Réunion du 10 avril 2008 à 9h30
Cour des comptes et chambres régionales des comptes — Discussion d'un projet de loi

Roger Karoutchi, secrétaire d'état chargé des relations avec le Parlement :

Monsieur le président, messieurs les rapporteurs, mesdames, messieurs les députés, j'ai l'honneur de soumettre aujourd'hui à votre examen le projet de loi portant modification de dispositions relatives à la Cour des comptes et aux chambres régionales des comptes. Ce texte a donné lieu à un rapport de la commission des lois ainsi qu'à un rapport pour avis de la commission des finances ; c'est donc à ses deux rapporteurs, Éric Ciotti et Thierry Carcenac, que s'adressent mes compliments pour la qualité du travail réalisé.

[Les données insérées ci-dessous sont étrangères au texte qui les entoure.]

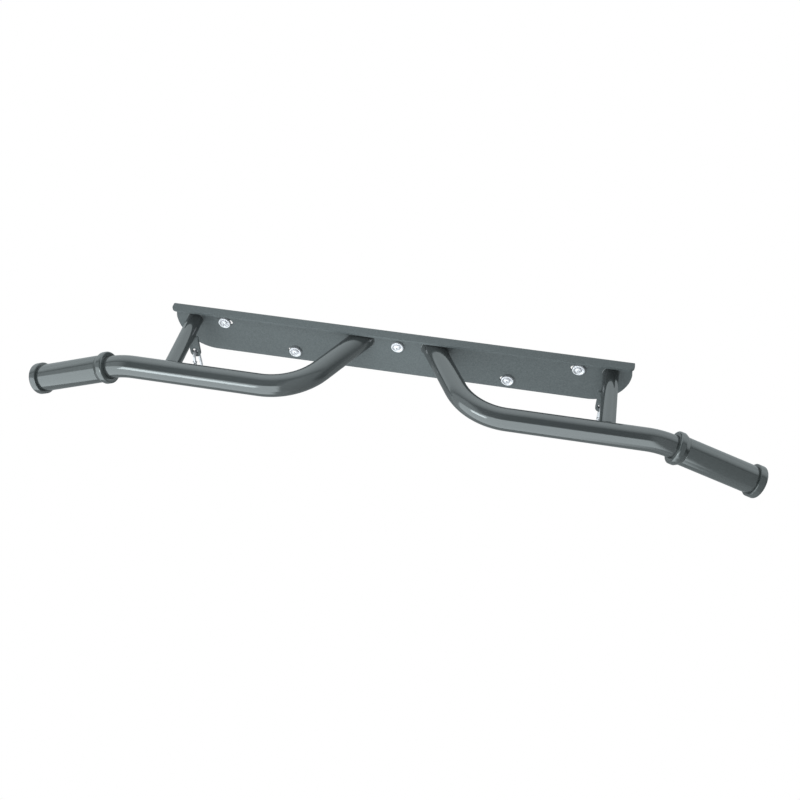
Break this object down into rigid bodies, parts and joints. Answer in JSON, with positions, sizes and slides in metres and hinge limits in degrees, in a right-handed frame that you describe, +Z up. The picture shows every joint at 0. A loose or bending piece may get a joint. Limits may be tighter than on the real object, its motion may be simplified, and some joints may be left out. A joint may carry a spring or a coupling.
{
  "type": "wall-mounted pull-up bar",
  "caption": "Wall-mounted pull-up bar: a folded wall plate carries splayed, drooping tubes with flanged grips, straight braces and snap hooks that hang from lugs.",
  "frame": {"origin": "centre of the wall plate's back face, on the wall", "axes": "+X to the right along the wall as seen from the room, +Y into the wall, +Z up"},
  "size_m": [1.2472, 0.1898, 0.1247],
  "materials": {
    "paint": "satin grey powder coat on steel",
    "grip": "smooth moulded, glossy grey",
    "zinc": "bright zinc plate",
    "steel": "bare spring steel"
  },
  "bodies": {
    "frame": {"wall_plate": "paint", "main_tube_left": "paint", "main_tube_right": "paint", "post_left": "paint", "post_right": "paint", "hook_lug_left": "paint", "hook_lug_right": "paint", "grip_collar_left": "grip", "grip_collar_right": "grip", "grip_sleeve_left": "grip", "grip_sleeve_right": "grip", "grip_end_cap_left": "grip", "grip_end_cap_right": "grip", "screw_left_outer": "zinc", "screw_left_inner": "zinc", "screw_centre": "zinc", "screw_right_inner": "zinc", "screw_right_outer": "zinc", "cup_washer_left_outer": "zinc", "cup_washer_left_inner": "zinc", "cup_washer_centre": "zinc", "cup_washer_right_inner": "zinc", "cup_washer_right_outer": "zinc"},
    "hook_left": {"snap_hook_left": "zinc", "gate_pin_left": "steel"},
    "hook_right": {"snap_hook_right": "zinc", "gate_pin_right": "steel"},
    "gate_arm_left": {"gate_left": "zinc", "gate_spring_left": "steel"},
    "gate_arm_right": {"gate_right": "zinc", "gate_spring_right": "steel"}
  },
  "joints": [
    {"name": "hook_swing_left", "type": "hinge", "parent": "frame", "child": "hook_left", "pos_m": [-0.356, -0.04805, -0.01866], "axis": [0, 1, 0], "range_deg": [-120, 120]},
    {"name": "hook_swing_right", "type": "hinge", "parent": "frame", "child": "hook_right", "pos_m": [0.356, -0.04805, -0.01866], "axis": [0, 1, 0], "range_deg": [-120, 120]},
    {"name": "gate_swing_left", "type": "hinge", "parent": "hook_left", "child": "gate_arm_left", "pos_m": [-0.356, -0.05894, -0.03499], "axis": [1, 0, 0], "range_deg": [0, 30], "stiffness_Nm_per_rad": 0.06, "springref_deg": -17.19},
    {"name": "gate_swing_right", "type": "hinge", "parent": "hook_right", "child": "gate_arm_right", "pos_m": [0.356, -0.05894, -0.03499], "axis": [1, 0, 0], "range_deg": [0, 30], "stiffness_Nm_per_rad": 0.06, "springref_deg": -17.19}
  ]
}
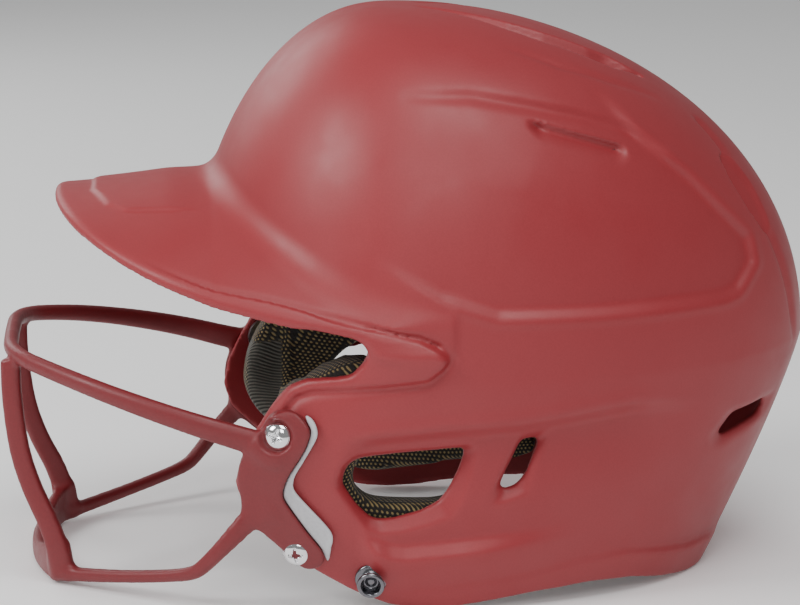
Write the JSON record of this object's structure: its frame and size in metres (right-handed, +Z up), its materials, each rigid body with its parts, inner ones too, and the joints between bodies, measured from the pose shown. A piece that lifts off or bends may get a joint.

Un mot préalable, si vous me le permettez, pour rappeler ce que représentent les procédures juridictionnelles de la Cour et des chambres régionales, alors que nous connaissons davantage ces juridictions à travers les observations de gestion qu'elles peuvent formuler. Ces juridictions sont aussi chargées de vérifier que les collectivités publiques exécutent leurs dépenses conformément aux règles de la comptabilité publique. Elles peuvent donc déclarer gestionnaires de fait les personnes qui s'immiscent dans le maniement ou la détention de fonds publics sans avoir qualité pour le faire, et en faisant abstraction du cadre de la comptabilité publique. En 2007, les chambres régionales ont prononcé 9 700 jugements et la Cour des comptes près de 350 arrêts.

Or, dans un arrêt Richard-Dubarry de 2004, qui concernait un élu déclaré gestionnaire de fait, la Cour européenne a rappelé qu'en vertu de l'article 6, alinéa 1, de la Convention européenne, « toute personne a droit à ce que sa cause soit entendue dans un délai raisonnable », et que cette notion de délai raisonnable s'applique à toutes les phases de la procédure, y compris à celle de l'instruction. Quant à l'arrêt Martinie de 2006, qui concernait un comptable public, la Cour européenne a imposé la tenue d'un procès « équitable et public » rendu par « un tribunal impartial », devant la Cour des comptes comme devant les chambres régionales des comptes. Il était donc nécessaire de revoir ces procédures pour les rendre compatibles avec la jurisprudence de la Cour européenne afin de répondre à ses observations, l'une sur les délais d'instruction, l'autre sur le procès équitable rendu par un tribunal impartial.

En pratique, les juridictions financières s'étaient déjà mises pour partie en conformité avec ces règles. Depuis toujours, le représentant du ministère public ne participe pas au délibéré de la juridiction. En outre, le Premier président de la Cour des comptes, Philippe Séguin, avait pris une instruction dès le mois de mai 2006 qui prévoyait notamment la tenue d'une audience publique préalable à toute mise en débet des comptables, la communicabilité du rapport aux parties avant cette audience et l'exclusion du rapporteur du délibéré qui suit. Mais l'instruction précisait que ces dispositions « s'appliqueront à titre transitoire dans l'attente d'une modification du code ». Cette modification était attendue. D'ailleurs, depuis 2006, le ministère des affaires étrangères avait reçu plusieurs demandes du Conseil de l'Europe, qui suit la mise en oeuvre des décisions de la Cour européenne pour connaître les suites données à ses arrêts.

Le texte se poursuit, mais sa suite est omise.